====== Source data ======
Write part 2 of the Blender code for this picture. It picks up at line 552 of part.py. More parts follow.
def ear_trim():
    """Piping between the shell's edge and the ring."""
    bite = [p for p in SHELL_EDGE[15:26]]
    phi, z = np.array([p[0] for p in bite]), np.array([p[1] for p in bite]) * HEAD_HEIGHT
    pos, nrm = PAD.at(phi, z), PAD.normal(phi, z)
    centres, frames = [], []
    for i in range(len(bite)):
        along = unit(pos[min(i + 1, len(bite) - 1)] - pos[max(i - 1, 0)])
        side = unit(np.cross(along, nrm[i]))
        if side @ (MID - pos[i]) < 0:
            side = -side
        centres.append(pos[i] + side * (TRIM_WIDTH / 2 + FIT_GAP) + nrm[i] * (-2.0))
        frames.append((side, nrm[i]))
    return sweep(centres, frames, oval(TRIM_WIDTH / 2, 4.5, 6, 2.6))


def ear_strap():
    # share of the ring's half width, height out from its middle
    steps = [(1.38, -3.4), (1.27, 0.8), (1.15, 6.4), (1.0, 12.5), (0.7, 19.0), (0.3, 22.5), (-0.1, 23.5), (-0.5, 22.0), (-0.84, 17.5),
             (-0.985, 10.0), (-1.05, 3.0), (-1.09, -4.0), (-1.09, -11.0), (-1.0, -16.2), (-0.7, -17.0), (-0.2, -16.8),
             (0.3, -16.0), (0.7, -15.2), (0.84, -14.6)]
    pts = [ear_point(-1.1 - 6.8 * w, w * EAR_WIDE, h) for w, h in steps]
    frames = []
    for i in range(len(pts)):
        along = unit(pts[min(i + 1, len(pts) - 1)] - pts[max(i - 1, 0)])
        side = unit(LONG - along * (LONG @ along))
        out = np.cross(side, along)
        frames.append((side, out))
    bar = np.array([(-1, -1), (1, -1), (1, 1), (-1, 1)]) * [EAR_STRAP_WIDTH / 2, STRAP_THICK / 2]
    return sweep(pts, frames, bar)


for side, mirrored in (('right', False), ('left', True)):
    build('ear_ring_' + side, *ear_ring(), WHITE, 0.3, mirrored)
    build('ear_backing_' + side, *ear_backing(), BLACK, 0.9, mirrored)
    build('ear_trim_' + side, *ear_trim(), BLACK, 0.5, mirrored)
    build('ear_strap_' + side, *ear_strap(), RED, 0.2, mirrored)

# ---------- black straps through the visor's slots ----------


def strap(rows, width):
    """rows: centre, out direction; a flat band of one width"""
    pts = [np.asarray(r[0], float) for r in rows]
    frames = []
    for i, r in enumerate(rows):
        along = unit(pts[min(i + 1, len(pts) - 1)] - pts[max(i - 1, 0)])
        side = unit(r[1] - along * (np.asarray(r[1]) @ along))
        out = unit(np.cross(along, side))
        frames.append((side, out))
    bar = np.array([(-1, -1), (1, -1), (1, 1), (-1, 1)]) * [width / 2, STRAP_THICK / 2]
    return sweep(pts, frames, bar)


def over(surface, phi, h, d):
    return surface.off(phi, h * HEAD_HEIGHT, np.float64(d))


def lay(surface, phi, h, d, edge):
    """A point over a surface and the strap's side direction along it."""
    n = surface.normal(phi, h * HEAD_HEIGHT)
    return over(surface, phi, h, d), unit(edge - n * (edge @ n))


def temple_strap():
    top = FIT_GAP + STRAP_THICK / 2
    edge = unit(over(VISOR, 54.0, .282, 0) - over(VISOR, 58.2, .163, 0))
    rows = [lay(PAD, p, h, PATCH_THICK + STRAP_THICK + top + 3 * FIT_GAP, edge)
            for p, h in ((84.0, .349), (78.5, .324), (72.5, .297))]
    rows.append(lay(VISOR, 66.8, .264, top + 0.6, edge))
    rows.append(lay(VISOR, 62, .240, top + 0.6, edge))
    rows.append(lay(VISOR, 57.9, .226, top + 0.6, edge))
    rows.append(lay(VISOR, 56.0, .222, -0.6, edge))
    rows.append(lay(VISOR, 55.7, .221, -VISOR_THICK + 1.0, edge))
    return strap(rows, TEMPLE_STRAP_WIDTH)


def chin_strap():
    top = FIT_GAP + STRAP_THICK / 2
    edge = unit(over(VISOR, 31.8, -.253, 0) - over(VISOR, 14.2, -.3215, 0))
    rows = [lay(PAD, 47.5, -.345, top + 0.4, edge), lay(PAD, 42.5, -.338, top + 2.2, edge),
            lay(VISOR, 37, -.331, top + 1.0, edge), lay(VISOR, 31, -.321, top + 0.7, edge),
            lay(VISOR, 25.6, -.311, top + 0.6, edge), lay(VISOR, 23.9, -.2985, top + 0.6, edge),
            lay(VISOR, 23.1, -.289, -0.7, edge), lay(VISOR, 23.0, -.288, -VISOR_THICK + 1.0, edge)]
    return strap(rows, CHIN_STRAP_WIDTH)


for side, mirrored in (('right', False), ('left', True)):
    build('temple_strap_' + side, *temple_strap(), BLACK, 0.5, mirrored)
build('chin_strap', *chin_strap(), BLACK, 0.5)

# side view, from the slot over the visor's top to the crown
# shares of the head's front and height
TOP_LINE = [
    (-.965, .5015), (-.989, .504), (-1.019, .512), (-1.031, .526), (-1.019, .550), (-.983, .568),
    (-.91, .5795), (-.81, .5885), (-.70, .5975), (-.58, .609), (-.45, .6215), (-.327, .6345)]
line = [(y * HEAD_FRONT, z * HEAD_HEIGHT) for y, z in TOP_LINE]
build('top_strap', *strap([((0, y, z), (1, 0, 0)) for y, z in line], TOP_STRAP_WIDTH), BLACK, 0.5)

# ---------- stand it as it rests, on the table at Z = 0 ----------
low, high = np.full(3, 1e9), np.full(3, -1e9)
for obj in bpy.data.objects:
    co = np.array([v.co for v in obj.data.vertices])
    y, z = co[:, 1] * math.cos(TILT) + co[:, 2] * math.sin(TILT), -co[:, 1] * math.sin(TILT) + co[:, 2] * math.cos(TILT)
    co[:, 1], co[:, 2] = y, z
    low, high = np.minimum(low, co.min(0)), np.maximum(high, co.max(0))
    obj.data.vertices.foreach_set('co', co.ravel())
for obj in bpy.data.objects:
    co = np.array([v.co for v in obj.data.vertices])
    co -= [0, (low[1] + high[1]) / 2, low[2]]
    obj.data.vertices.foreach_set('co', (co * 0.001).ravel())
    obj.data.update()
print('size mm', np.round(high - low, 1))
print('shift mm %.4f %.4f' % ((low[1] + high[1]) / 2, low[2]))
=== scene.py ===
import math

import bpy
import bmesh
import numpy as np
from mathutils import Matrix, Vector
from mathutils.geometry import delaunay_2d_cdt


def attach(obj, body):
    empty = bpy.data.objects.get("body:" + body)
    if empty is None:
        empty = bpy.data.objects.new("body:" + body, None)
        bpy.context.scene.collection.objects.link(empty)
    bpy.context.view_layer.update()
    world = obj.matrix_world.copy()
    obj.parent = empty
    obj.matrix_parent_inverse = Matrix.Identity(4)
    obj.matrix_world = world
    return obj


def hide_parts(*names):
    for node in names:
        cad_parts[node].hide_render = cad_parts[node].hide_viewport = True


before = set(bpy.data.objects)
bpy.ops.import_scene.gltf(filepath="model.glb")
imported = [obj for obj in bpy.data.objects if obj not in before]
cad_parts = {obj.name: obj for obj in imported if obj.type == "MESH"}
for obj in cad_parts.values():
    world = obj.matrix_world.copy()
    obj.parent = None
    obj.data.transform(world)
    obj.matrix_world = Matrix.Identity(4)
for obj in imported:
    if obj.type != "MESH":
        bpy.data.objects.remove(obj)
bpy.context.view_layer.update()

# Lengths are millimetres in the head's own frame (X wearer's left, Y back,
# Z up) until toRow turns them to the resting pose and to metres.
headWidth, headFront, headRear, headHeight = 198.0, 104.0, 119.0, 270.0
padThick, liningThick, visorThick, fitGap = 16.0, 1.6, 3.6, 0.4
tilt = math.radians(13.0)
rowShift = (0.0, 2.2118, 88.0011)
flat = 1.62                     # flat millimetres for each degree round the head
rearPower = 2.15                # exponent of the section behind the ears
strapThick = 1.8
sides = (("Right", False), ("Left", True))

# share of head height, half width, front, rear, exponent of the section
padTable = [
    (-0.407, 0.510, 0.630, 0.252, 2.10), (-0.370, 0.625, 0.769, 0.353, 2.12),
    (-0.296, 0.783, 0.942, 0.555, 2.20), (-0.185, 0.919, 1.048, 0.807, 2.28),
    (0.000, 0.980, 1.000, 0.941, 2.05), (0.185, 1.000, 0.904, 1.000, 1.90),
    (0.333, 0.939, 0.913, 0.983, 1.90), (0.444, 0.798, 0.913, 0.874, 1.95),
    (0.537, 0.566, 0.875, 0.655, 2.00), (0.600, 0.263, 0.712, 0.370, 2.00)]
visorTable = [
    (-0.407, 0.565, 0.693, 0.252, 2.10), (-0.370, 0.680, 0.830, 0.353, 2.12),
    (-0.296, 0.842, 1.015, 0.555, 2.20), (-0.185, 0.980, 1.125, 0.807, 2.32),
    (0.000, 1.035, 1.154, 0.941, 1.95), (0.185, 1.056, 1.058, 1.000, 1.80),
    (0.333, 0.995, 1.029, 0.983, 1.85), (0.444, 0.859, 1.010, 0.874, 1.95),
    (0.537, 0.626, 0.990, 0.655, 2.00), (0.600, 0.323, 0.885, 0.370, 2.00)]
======
Given task>
Print, unaltered, every line from the beginning of the material down to the line with "return sweep(centres, frames, oval(TRIM_WIDTH".

Output for this exercise>
Write part 2 of the Blender code for this picture. It picks up at line 552 of part.py. More parts follow.
def ear_trim():
    """Piping between the shell's edge and the ring."""
    bite = [p for p in SHELL_EDGE[15:26]]
    phi, z = np.array([p[0] for p in bite]), np.array([p[1] for p in bite]) * HEAD_HEIGHT
    pos, nrm = PAD.at(phi, z), PAD.normal(phi, z)
    centres, frames = [], []
    for i in range(len(bite)):
        along = unit(pos[min(i + 1, len(bite) - 1)] - pos[max(i - 1, 0)])
        side = unit(np.cross(along, nrm[i]))
        if side @ (MID - pos[i]) < 0:
            side = -side
        centres.append(pos[i] + side * (TRIM_WIDTH / 2 + FIT_GAP) + nrm[i] * (-2.0))
        frames.append((side, nrm[i]))
    return sweep(centres, frames, oval(TRIM_WIDTH / 2, 4.5, 6, 2.6))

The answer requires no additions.